Un flop la marcia su Roma per il ponte

Palermo, 20 settembre 2006

Un flop la marcia su Roma per il ponte sullo stretto6.000 per “La Sicilia”, addirittura “10.000” per il “TG2”, 2.000 per “La Repubblica”, in realtà poco più di un migliaio – di cui Siciliani neanche la metà – e con la “gitarella” pagata da Lombardo (cioè dal contribuente); questi i numeri del flop “autonomista”. Non ci credete?
Guardate i servizi televisivi come zummano stretto su quattro manifestanti che non sanno nemmeno che bandiere sventolare: bandiere bianche con lo “stemma” della Sicilia (ma non abbiamo una bandiera? Ah! forse è perché ci stiamo arrendendo), bandiere degli amici di “per il Sud” (che – con tutto il rispetto – non sono Siciliani), bandiere europee, di partito e una, solo una, bandiera siciliana.
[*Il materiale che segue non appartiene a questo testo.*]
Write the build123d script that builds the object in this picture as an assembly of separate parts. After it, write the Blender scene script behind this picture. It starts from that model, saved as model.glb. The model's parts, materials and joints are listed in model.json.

Già avevamo sentito dire a Berlusconi che il ponte serviva per “fare diventare italiana al 100 % la Sicilia” con la necessaria implicazione che adesso essa non lo è.
Adesso sentiamo dichiarazioni analoghe dal leader del movimento “meridionalista” (non siciliano) Lombardo: ai Siciliani dice che serve per la Sicilia etc., ai giornalisti italiani dichiara che serve per realizzare “finalmente” l’Unità d’Italia.
Ecco il vero scopo: l’Unità d’Italia!

Finalmente abbiamo capito perché il nastro tricolore al posto della Sicilia nell’uccello lombardiano.
La Sicilia è stata data in pasto a chissà chi, ma in cambio ci porta un “nastro” per attaccarci, un bel nastro tricolore.
I Siciliani non vogliono più essere chiamati “siciliani”; vogliono essere italiani e basta!
Ma lo sanno i Siciliani che gli italiani in cuor loro, anche in modo inconscio, non li considerano tali?
Intanto la stessa affermazione di Lombardo implica che se “ora” si deve fare l’unità vuol dire che quella che c’è è finta, mentre il reale rapporto tra Sicilia e Italia è di tipo coloniale: la Sicilia oggi è “italiana” non nel senso che ne fa parte integrante ma nel senso che ne è un possedimento.
Poi, se andiamo agli imbarchi di Villa S.Giovanni, persino la segnaletica ci dice “Benvenuti in Italia”, mentre le frecce per gli imbarchi non dicono “Messina” ma “Sicilia”, perché la Sicilia è un paese a sé e tale resterà sempre.

Ma perché i Siciliani ci tengono tanto a essere italiani, a fare questa unità d’Italia in un paese che li disprezza e li umilia?
Prima riprendiamoci la nostra sovranità limitando i poteri di Roma a quanto serve per non destabilizzare il quadro politico internazionale, prima ricostruiamo la “nazione siciliana” e poi, solo poi, su un piano di parità, decidiamo quali sono i collegamenti più convenienti con il “continente” (e il ponte, a conti fatti, non pare proprio esserlo).
La scelta di fondo è fra l’assimilazione e l’identità; questa è la vera posta in gioco, le altre sono parole al vento; questo fa la differenza tra il nostro patriottismo siciliano e il loro trasformismo “autonomista” senza scrupoli, pieno di soldi ma povero di idee.

Antudo!

P.S. L’albero si riconosce dai frutti. Il recente scandalo, tutto palermitano ma chissà con quanti casi analoghi in tutta la Sicilia, delle assunzioni senza concorso nelle municipalizzate ha coinvolto “amici e parenti” di politici di entrambi gli schieramenti. Guarda caso – sarà una coincidenza – sono gli stessi che vogliono il ponte: fedelissimi di Cuffaro e figli di noti sindacalisti CGIL assunti per “contare i tombini”.
Ci deve essere una ragione per cui preferiscono che in Sicilia venga denaro da fuori (come con il ponte) anziché produrlo da noi; ci deve essere una ragione che però ci sfugge.